Take the listing and print it in full, exactly as given.
::: Supplied information
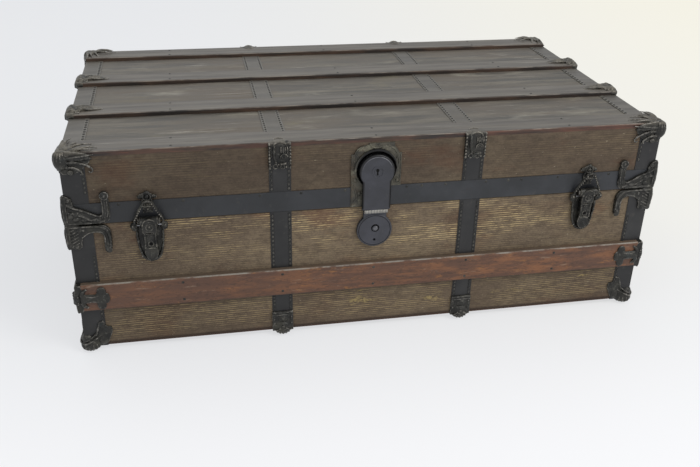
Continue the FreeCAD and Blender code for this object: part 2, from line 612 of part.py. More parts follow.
def build_hasp():
    """A hollow cover with a round head, hinged at its foot; it drops into the lid plate's opening."""
    axis_height = HASP_AXIS[1]
    low = f"{axis_height} + hasp_low"
    half = "hasp_wide / 2"
    form = fuse("hasp_form", disc("hasp_head", LOCK_HEAD, "head_radius", "head_back", "hasp_front"),
                lock_box("hasp_neck", half, ("neck_back", "hasp_front"), (low, LOCK_HEAD)))
    soft = rounded("hasp_soft", form, "hasp_round", on_front("hasp_front"))
    face = "hasp_front - hasp_wall"
    inside = [
        disc("hasp_head_inside", LOCK_HEAD, "head_radius - hasp_wall", "head_back - 1", face),
        lock_box("hasp_neck_inside", f"({half} - hasp_wall)", ("neck_back - 1", face),
                 (f"{low} + hasp_wall", LOCK_HEAD)),
        lock_box("hasp_notch", "notch_wide / 2", ("head_back - 1", "notch_back"),
                 (f"{LOCK_HEAD} + case_radius", f"{LOCK_HEAD} + head_radius + 1")),
        barrel("hasp_room", "lock_x", "hasp_wide + 2", HASP_AXIS, "barrel_radius + knuckle_gap"),
        disc("plug_hole", LOCK_HEAD, "plug_radius + fit", f"{face} - 1", "hasp_front + 1"),
    ]
    shell_piece = cut("hasp_shell", soft, *inside)
    knuckle = barrel("hasp_knuckle_blank", "lock_x", "hasp_knuckle", HASP_AXIS, "barrel_radius")
    web = lock_box("hasp_web", "hasp_knuckle / 2", ("barrel_out", "hasp_front"),
                   (axis_height, f"{axis_height} + web_tall"))
    bore = barrel("hasp_bore", "lock_x", "hasp_wide + 2", HASP_AXIS, "hasp_pin_radius + fit")
    node("hasp_cover", cut("hasp", fuse("hasp_joined", shell_piece, knuckle, web), bore))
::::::
- Answer below
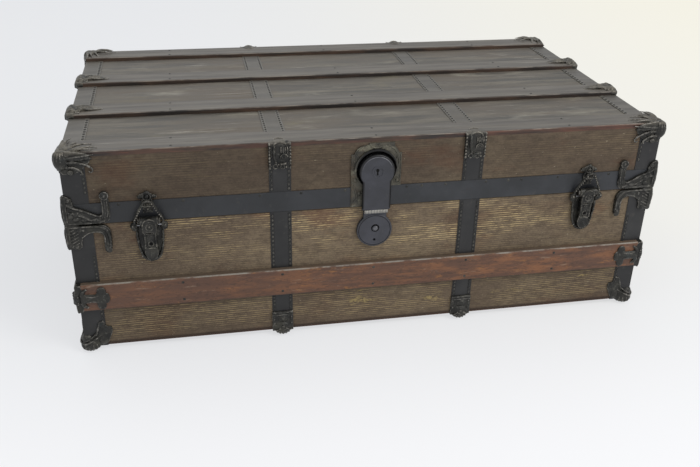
Continue the FreeCAD and Blender code for this object: part 2, from line 612 of part.py. More parts follow.
def build_hasp():
    """A hollow cover with a round head, hinged at its foot; it drops into the lid plate's opening."""
    axis_height = HASP_AXIS[1]
    low = f"{axis_height} + hasp_low"
    half = "hasp_wide / 2"
    form = fuse("hasp_form", disc("hasp_head", LOCK_HEAD, "head_radius", "head_back", "hasp_front"),
                lock_box("hasp_neck", half, ("neck_back", "hasp_front"), (low, LOCK_HEAD)))
    soft = rounded("hasp_soft", form, "hasp_round", on_front("hasp_front"))
    face = "hasp_front - hasp_wall"
    inside = [
        disc("hasp_head_inside", LOCK_HEAD, "head_radius - hasp_wall", "head_back - 1", face),
        lock_box("hasp_neck_inside", f"({half} - hasp_wall)", ("neck_back - 1", face),
                 (f"{low} + hasp_wall", LOCK_HEAD)),
        lock_box("hasp_notch", "notch_wide / 2", ("head_back - 1", "notch_back"),
                 (f"{LOCK_HEAD} + case_radius", f"{LOCK_HEAD} + head_radius + 1")),
        barrel("hasp_room", "lock_x", "hasp_wide + 2", HASP_AXIS, "barrel_radius + knuckle_gap"),
        disc("plug_hole", LOCK_HEAD, "plug_radius + fit", f"{face} - 1", "hasp_front + 1"),
    ]
    shell_piece = cut("hasp_shell", soft, *inside)
    knuckle = barrel("hasp_knuckle_blank", "lock_x", "hasp_knuckle", HASP_AXIS, "barrel_radius")
    web = lock_box("hasp_web", "hasp_knuckle / 2", ("barrel_out", "hasp_front"),
                   (axis_height, f"{axis_height} + web_tall"))
    bore = barrel("hasp_bore", "lock_x", "hasp_wide + 2", HASP_AXIS, "hasp_pin_radius + fit")
    node("hasp_cover", cut("hasp", fuse("hasp_joined", shell_piece, knuckle, web), bore))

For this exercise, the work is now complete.